Differential segments (state 2 and 3 segments) were compared with annotation. For each of the annotated genes interrogated by ≥3 probes, we collected all differential segment(s) that contained ≥3 probes within the annotated gene boundaries. Differentially expressed genes were defined as those annotated genes that had ≥1/3 probes located within the observed differential segment(s). Differentially spliced genes were defined as those annotated genes that had <1/3 probes located within the differential segment(s), or those genes that contained ≥2 differential segments from opposing hidden states. Differential segments overlapping with annotated gene boundaries and extending those boundaries by ≥3 probes detected novel gene boundaries.
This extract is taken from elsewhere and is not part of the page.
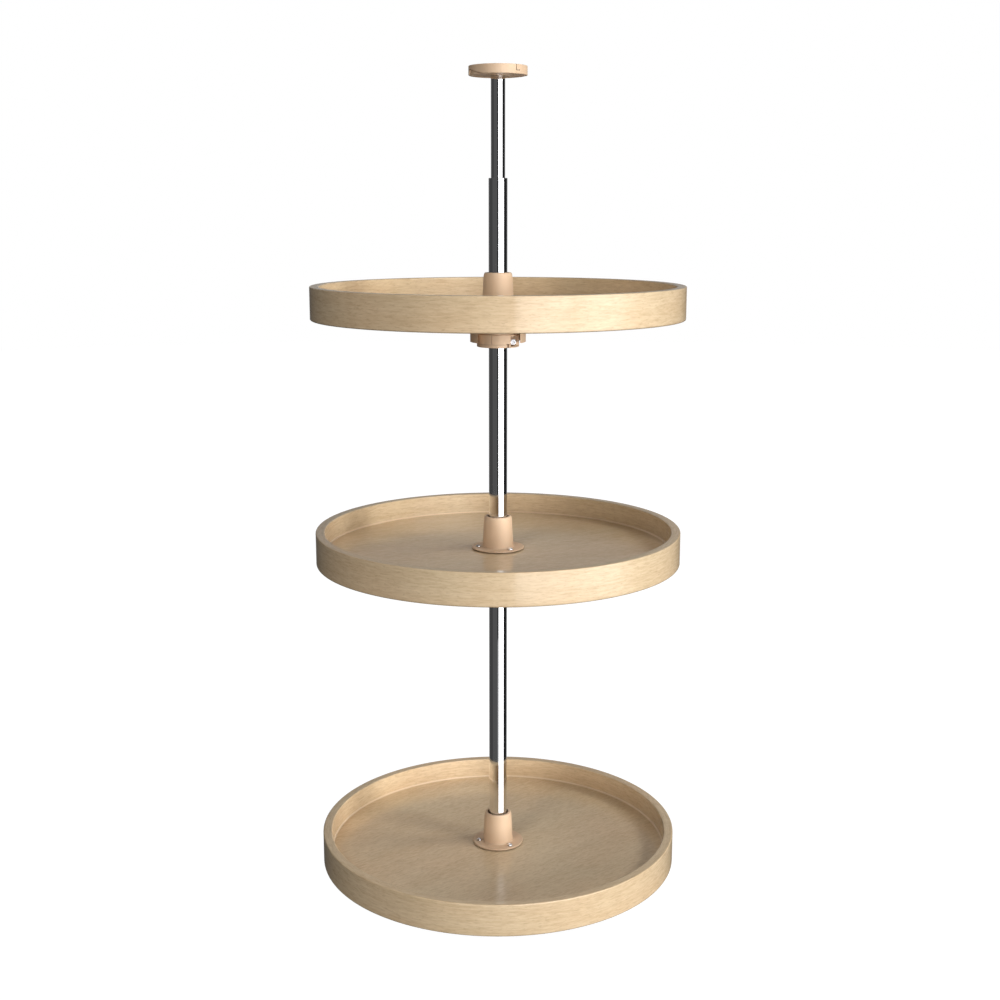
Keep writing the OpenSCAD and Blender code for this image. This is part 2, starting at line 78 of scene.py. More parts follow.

In addition, these differential segments for novel gene boundaries were either not overlapped with adjacent genes, or overlapped but the distances between the two neighboring gene boundaries were ≥10 probes. Differential segments (≥5 probes) completely outside of any annotated gene region represented novel transcripts.

The implementation of HMM and the related analysis was coded as R scripts (Additional data file 6).

Additional data files

The following additional data are available with the online version of this paper. Additional data file 1 provides supplemental figures. Additional data file 2 provides supplemental tables. Additional data file 3 provides gene plots and gel pictures for splicing validation. Additional data file 4 provides genome tracks of SFPs, indels, expression variation, ASE, splicing variation and transcribed fragment variation. Additional data file 5 provides R codes for annotation-based analysis. Additional data file 6 provides R codes for HMM analysis.